Australia’s Virgin Blue has announced that it will be cutting routes in the New Year and instituting other major cost-saving measures to cope with worsening financial conditions, according to a Herald Sun report.
The country’s second-largest carrier is expecting to break even for the current financial year, but will have to absorb losses incurred during the start-up of V Australia, its trans-Pacific subsidiary set to launch service in late February 2009.
Growth in capacity that had been budgeted at 20 per cent will drop to eight per cent, the airline’s chief executive, Brett Godfrey, reported at the annual shareholder meeting last week.
A review will be completed in the coming weeks to determine where the new cuts will occur, as the airline focuses more heavily on boosting cash reserves.
In June, Virgin Blue instituted a $50 million cost-savings initiative, and at this point has deferred the delivery of aircraft, redeployed planes and frozen the salaries of executives.

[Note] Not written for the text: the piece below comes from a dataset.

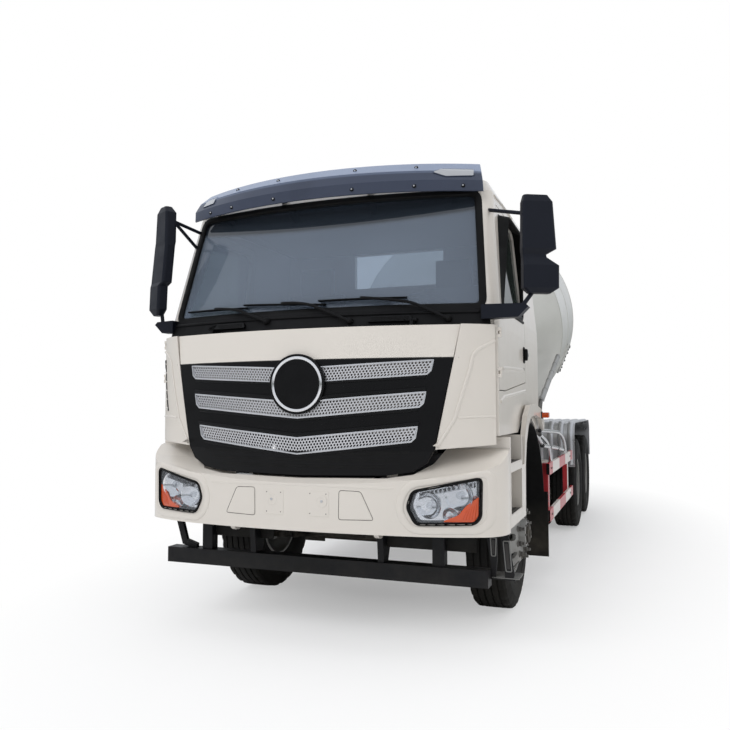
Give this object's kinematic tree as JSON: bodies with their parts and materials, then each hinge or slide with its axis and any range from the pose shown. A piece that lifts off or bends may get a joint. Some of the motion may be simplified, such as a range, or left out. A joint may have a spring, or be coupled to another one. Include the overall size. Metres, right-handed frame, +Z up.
{
  "type": "concrete mixer truck",
  "caption": "Concrete mixer truck with a tilting cab, opening doors, steered front wheels, turning drum, charge hopper and swinging, tilting and folding discharge chute.",
  "frame": {"origin": "on the ground below the middle of the truck's overall length, midway between its left and right wheels; the left mirror stands out further than the right one, so this is not the middle of the overall width", "axes": "+X to the truck's left, +Y to its rear, +Z up; the truck faces -Y"},
  "size_m": [2.8777, 9.15, 3.8798],
  "materials": {
    "ivory_paint": "gloss",
    "drum_paint": "gloss",
    "black_plastic": "satin",
    "window_glass": "clear",
    "visor_plastic": "smoked",
    "lamp_glass": "clear",
    "mesh_metal": "satin",
    "mirror_plastic": "satin",
    "chassis_paint": "satin",
    "bar_paint": "satin",
    "running_gear": "painted",
    "tyre_rubber": "matte",
    "rim_paint": "satin",
    "guard_paint": "gloss",
    "tank_metal": "satin",
    "fender_metal": "brushed",
    "flap_rubber": "matte",
    "mixer_paint": "gloss",
    "jack_metal": "satin",
    "rod_chrome": "polished",
    "roller_steel": "machined",
    "seat_fabric": "woven"
  },
  "bodies": {
    "chassis": {"frame_rails": "chassis_paint", "front_bumper": "ivory_paint", "headlamps": "lamp_glass", "underrun_bar": "bar_paint", "front_axle": "running_gear", "rear_axles": "running_gear", "powertrain": "running_gear", "chassis_tanks": "tank_metal", "side_guards": "guard_paint", "front_fenders": "ivory_paint", "mudflaps": "flap_rubber", "rear_fenders": "fender_metal", "rear_bumper": "chassis_paint", "mixer_frame": "mixer_paint", "hopper": "mixer_paint", "ladder": "mixer_paint", "chute_bracket": "mixer_paint", "tow_jaw": "chassis_paint"},
    "cab": {"cab_shell": "ivory_paint", "cab_glass": "window_glass", "cab_interior": "seat_fabric", "sun_visor": "visor_plastic", "cowl": "black_plastic", "corner_panels": "ivory_paint", "mirror_left": "mirror_plastic", "mirror_right": "mirror_plastic"},
    "lid": {"front_lid": "ivory_paint", "grille_surround": "black_plastic", "grille_strips": "mesh_metal"},
    "door_left": {"door_left": "ivory_paint", "door_glass_left": "window_glass"},
    "door_right": {"door_right": "ivory_paint", "door_glass_right": "window_glass"},
    "knuckle_left": {"knuckle_left": "running_gear"},
    "knuckle_right": {"knuckle_right": "running_gear"},
    "tie_rod": {"tie_rod": "running_gear"},
    "wheel_front_left": {"tyre_front_left": "tyre_rubber", "rim_front_left": "rim_paint"},
    "wheel_front_right": {"tyre_front_right": "tyre_rubber", "rim_front_right": "rim_paint"},
    "wheel_mid_left": {"tyre_mid_left": "tyre_rubber", "rim_mid_left": "rim_paint"},
    "wheel_mid_right": {"tyre_mid_right": "tyre_rubber", "rim_mid_right": "rim_paint"},
    "wheel_rear_left": {"tyre_rear_left": "tyre_rubber", "rim_rear_left": "rim_paint"},
    "wheel_rear_right": {"tyre_rear_right": "tyre_rubber", "rim_rear_right": "rim_paint"},
    "drum": {"drum": "drum_paint"},
    "roller_left": {"roller_left": "roller_steel"},
    "roller_right": {"roller_right": "roller_steel"},
    "chute_swivel": {"chute_swivel": "mixer_paint"},
    "chute": {"chute": "mixer_paint"},
    "chute_fold": {"chute_fold": "mixer_paint"},
    "jack_barrel": {"jack_barrel": "jack_metal"},
    "jack_rod": {"jack_rod": "rod_chrome"}
  },
  "joints": [
    {"name": "cab_tilt", "type": "hinge", "parent": "chassis", "child": "cab", "pos_m": [0, -4.435, 0.74], "axis": [1, 0, 0], "range_deg": [0, 45]},
    {"name": "lid_hinge", "type": "hinge", "parent": "cab", "child": "lid", "pos_m": [0, -4.415, 1.99], "axis": [-1, 0, 0], "range_deg": [0, 75]},
    {"name": "door_left_hinge", "type": "hinge", "parent": "cab", "child": "door_left", "pos_m": [1.202, -4.242, 1.8], "axis": [0, 0, -1], "range_deg": [0, 70]},
    {"name": "door_right_hinge", "type": "hinge", "parent": "cab", "child": "door_right", "pos_m": [-1.202, -4.242, 1.8], "axis": [0, 0, 1], "range_deg": [0, 70]},
    {"name": "steer_left", "type": "hinge", "parent": "chassis", "child": "knuckle_left", "pos_m": [0.83, -3.125, 0.54], "axis": [0, 0, 1], "range_deg": [-32, 32]},
    {"name": "steer_right", "type": "hinge", "parent": "chassis", "child": "knuckle_right", "pos_m": [-0.83, -3.125, 0.54], "axis": [0, 0, 1], "range_deg": [-32, 32]},
    {"name": "tie_rod_slide", "type": "slide", "parent": "chassis", "child": "tie_rod", "axis": [1, 0, 0], "range_m": [-0.09, 0.09]},
    {"name": "wheel_front_left_spin", "type": "hinge", "parent": "knuckle_left", "child": "wheel_front_left", "pos_m": [0.966, -3.125, 0.54], "axis": [1, 0, 0], "continuous": true},
    {"name": "wheel_front_right_spin", "type": "hinge", "parent": "knuckle_right", "child": "wheel_front_right", "pos_m": [-0.966, -3.125, 0.54], "axis": [1, 0, 0], "continuous": true},
    {"name": "wheel_mid_left_spin", "type": "hinge", "parent": "chassis", "child": "wheel_mid_left", "pos_m": [0.92, 0.875, 0.54], "axis": [1, 0, 0], "continuous": true},
    {"name": "wheel_mid_right_spin", "type": "hinge", "parent": "chassis", "child": "wheel_mid_right", "pos_m": [-0.92, 0.875, 0.54], "axis": [1, 0, 0], "continuous": true},
    {"name": "wheel_rear_left_spin", "type": "hinge", "parent": "chassis", "child": "wheel_rear_left", "pos_m": [0.92, 2.225, 0.54], "axis": [1, 0, 0], "continuous": true},
    {"name": "wheel_rear_right_spin", "type": "hinge", "parent": "chassis", "child": "wheel_rear_right", "pos_m": [-0.92, 2.225, 0.54], "axis": [1, 0, 0], "continuous": true},
    {"name": "drum_spin", "type": "hinge", "parent": "chassis", "child": "drum", "pos_m": [0, 0.575, 2.53], "axis": [0, 0.9781, 0.2079], "continuous": true},
    {"name": "roller_left_spin", "type": "hinge", "parent": "chassis", "child": "roller_left", "pos_m": [0.59384, 2.71101, 2.14841], "axis": [0, 0.9781, 0.2079], "continuous": true},
    {"name": "roller_right_spin", "type": "hinge", "parent": "chassis", "child": "roller_right", "pos_m": [-0.59384, 2.71101, 2.14841], "axis": [0, 0.9781, 0.2079], "continuous": true},
    {"name": "chute_swing", "type": "hinge", "parent": "chassis", "child": "chute_swivel", "pos_m": [0, 3.555, 1.2], "axis": [0, 0, 1], "range_deg": [-80, 80]},
    {"name": "chute_tilt", "type": "hinge", "parent": "chute_swivel", "child": "chute", "pos_m": [0, 3.605, 1.85], "axis": [1, 0, 0], "range_deg": [-12, 12]},
    {"name": "chute_fold_hinge", "type": "hinge", "parent": "chute", "child": "chute_fold", "pos_m": [0, 4.55348, 1.76018], "axis": [-1, 0, 0], "range_deg": [0, 175]},
    {"name": "jack_pivot", "type": "hinge", "parent": "chute_swivel", "child": "jack_barrel", "pos_m": [0, 3.685, 1.33], "axis": [1, 0, 0], "range_deg": [-6, 6]},
    {"name": "jack_slide", "type": "slide", "parent": "jack_barrel", "child": "jack_rod", "axis": [0, 0.7308, 0.6825], "range_m": [-0.1, 0.1]}
  ],
  "couplings": [
    {"joint": "steer_right", "follows": "steer_left", "ratio": 1},
    {"joint": "tie_rod_slide", "follows": "steer_left", "m_per_rad": -0.15},
    {"joint": "roller_left_spin", "follows": "drum_spin", "ratio": -6.7692},
    {"joint": "roller_right_spin", "follows": "drum_spin", "ratio": -6.7692},
    {"joint": "jack_pivot", "follows": "chute_tilt", "ratio": 0.406},
    {"joint": "jack_slide", "follows": "chute_tilt", "m_per_rad": 0.432}
  ]
}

The cost of fuel has more than doubled, from 15 to 32 per cent of the airline’s operating costs, but now that the price of oil has dropped significantly the major issues facing the carrier are the global economic downturn and the fall in the value of the Australian dollar.
Virgin Blue’s chairman, Neil Chatfield, commented that the current financial year will be the carrier’s most difficult since beginning operations in 2000.